館長の中村桂子が、その時思うことを書き込むページです。月二回のペースで、1998年5月から更新を続けています。
バックナンバー
久しぶりにネコジャラシに出会って
2016年10月3日
「雑草というものはありません」。昭和天皇のお言葉として残っています。その通りなのですが、広大な野原ではなく、限られた大きさの庭を楽しもうとするとそうも言ってはいられません。ここはバラを楽しむところ、ここは季節毎の小さな草花でさまざまな色を楽しむところときめたらそれ以外の草たちは抜かないと何が何だかわからなくなります。実は今の庭は、当初一面どくだみが生えていました。どくだみって葉っぱはスペードの形で、白い花が可愛い。びっしり生えているときれいなのですが、やはりすべてがこれで覆われているのはまずいので、いっしょうけんめい抜きました。御存知のように、根がしっかりと張っていて一筋縄ではいかない相手です。でも、根気よく続け、20年が過ぎた今では外へとつながる小路の脇にだけ残し、そこでは思いきり咲いてよいことにしています。他の草たちも生えますから、夏には週末毎の草取りは欠かせませんが、まあまあの状態は保てることになりました。

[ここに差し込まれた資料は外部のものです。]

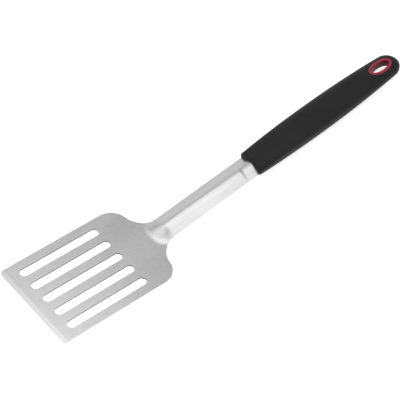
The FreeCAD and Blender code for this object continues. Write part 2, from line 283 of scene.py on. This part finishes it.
def arch_height(distance, share):
    """Height of the arch at a distance from its ridge: ridge arc, straight flank, foot arc, flat."""
    slope = FLANK_SLOPE * share
    angle = math.atan(slope)
    foot = FLANK_REACH + FOOT_R * math.tan(angle / 2)
    if distance < RIDGE_R * math.sin(angle):
        drop = RIDGE_R / math.cos(angle) - math.sqrt(RIDGE_R ** 2 - distance ** 2)
        return slope * FLANK_REACH - drop
    if distance < foot - FOOT_R * math.sin(angle):
        return slope * (FLANK_REACH - distance)
    if distance < foot:
        return FOOT_R - math.sqrt(FOOT_R ** 2 - (foot - distance) ** 2)
    return 0.0


def bend_height(u):
    """Rise of the shank behind the bend line, with a parabola over the bend."""
    if abs(u) >= HEEL_BEND:
        return rise * max(u, 0.0)
    return rise * (u + HEEL_BEND) ** 2 / (4 * HEEL_BEND)


def underside(x, y):
    """Height of the underside of the pressed sheet."""
    along = (x - HEEL_X) / math.cos(RISE_ANGLE)
    step = smooth_step((along - SHANK_LENGTH + STEP_AHEAD) / STEP_LENGTH)
    share = 1 - (1 - STEP_SHARE) * step
    arch = arch_height(math.hypot(min(x - HEEL_X, 0.0), y), share)
    return bend_height(x - HEEL_X) + arch * smooth_step((x - HEEL_X + NOSE_START) / NOSE_FADE)


print("ridge above the blade at the nose, mm:", round(underside(HEEL_X, 0) * 1000, 2))

# %% [markdown]
# ## The steel: a solid sheet with soft edges
# The front edge is ground to a thin bevel, so that it slides under food, and tumbling has taken the
# sharpness off every other edge. A rounding of a tenth of a millimetre is hardly a shape, but it is what
# catches the light along the blade and the slots. The bevel tool adds it to the rim edges only. The lines
# where it meets the flat faces are marked sharp, or its tilt would smear across the wide triangles beside it.

# %% Build the steel mesh
GROUND_EDGE = 0.00045          # thickness left at the front edge
EDGE_R = 0.00011               # rounding of the rim edges
EDGE_PIECES = 2                # strips of faces in that rounding
PROBE = 0.00002                # step for measuring the slope of the surface


def sheet_point(x, y, height):
    """Point in the frame, at a height above the underside of the sheet and square to it."""
    slope_x = (underside(x + PROBE, y) - underside(x - PROBE, y)) / (2 * PROBE)
    slope_y = (underside(x, y + PROBE) - underside(x, y - PROBE)) / (2 * PROBE)
    normal = Vector((-slope_x, -slope_y, 1)).normalized()
    return blade_frame @ (Vector((x, y, underside(x, y))) + normal * height)


def thickness(x):
    """Thickness of the sheet, less over the ground edge."""
    return SHEET - (SHEET - GROUND_EDGE) * max(1 - x / GROUND_LENGTH, 0.0)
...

ところで、花壇の土が少し固くなったので、今年の春、植木屋さんに土を入れてもらいました。土は確かに軟かくなり、花たちは元気ですが、ふと気づいたら今まで庭では見なかった草たちがあちらからもこちらからも・・・主役はヒメシバとエノコログサ(ネコジャラシ)です。子どもの頃野原で遊んだり、摘んできておままごとに使った野草で、その頃の風景や近所のお友達を思い出してとてもなつかしくなったのはよいのですが、また新しい闘いの相手ができてしまいました。やっと落ち着いたのに、またやり直しです。さまざまな植物のタネだけでなく微生物もいるでしょうし、ミミズもいるのが土。土は生きものということを改めて思った次第です。「生命誌絵巻」「新・生命誌絵巻」「生きもの上陸大作戦」でも描かれている生きものに眼を向けて終りになりがちですが、実はそれを支えている地面がどのようなものだったかを考えながら見ることが大事とも思いました。いのちは大切なものであり、いい加減に向き合ってはいけないけれど、そうは言ってもそれを奪わなければならないこともある・・・"雑草というものはないということはよくわかっていますけれど、でもこれは放ってはおけないでしょう"と言い訳をしながら、週末は、お日様の光が強くならないうちにと早起きしなければならなくなりました。
ヒメシバは穂の部分をふくらませてまとめ、ちょうちんの形を作り、閉じたり開いたり・・・経験のある方はそうそうと言って下さるでしょうが、御存知ない方はさっぱりわからないかもしれませんね。とにかく子どもの頃草遊びはよくやりました。今、どうなのでしょう。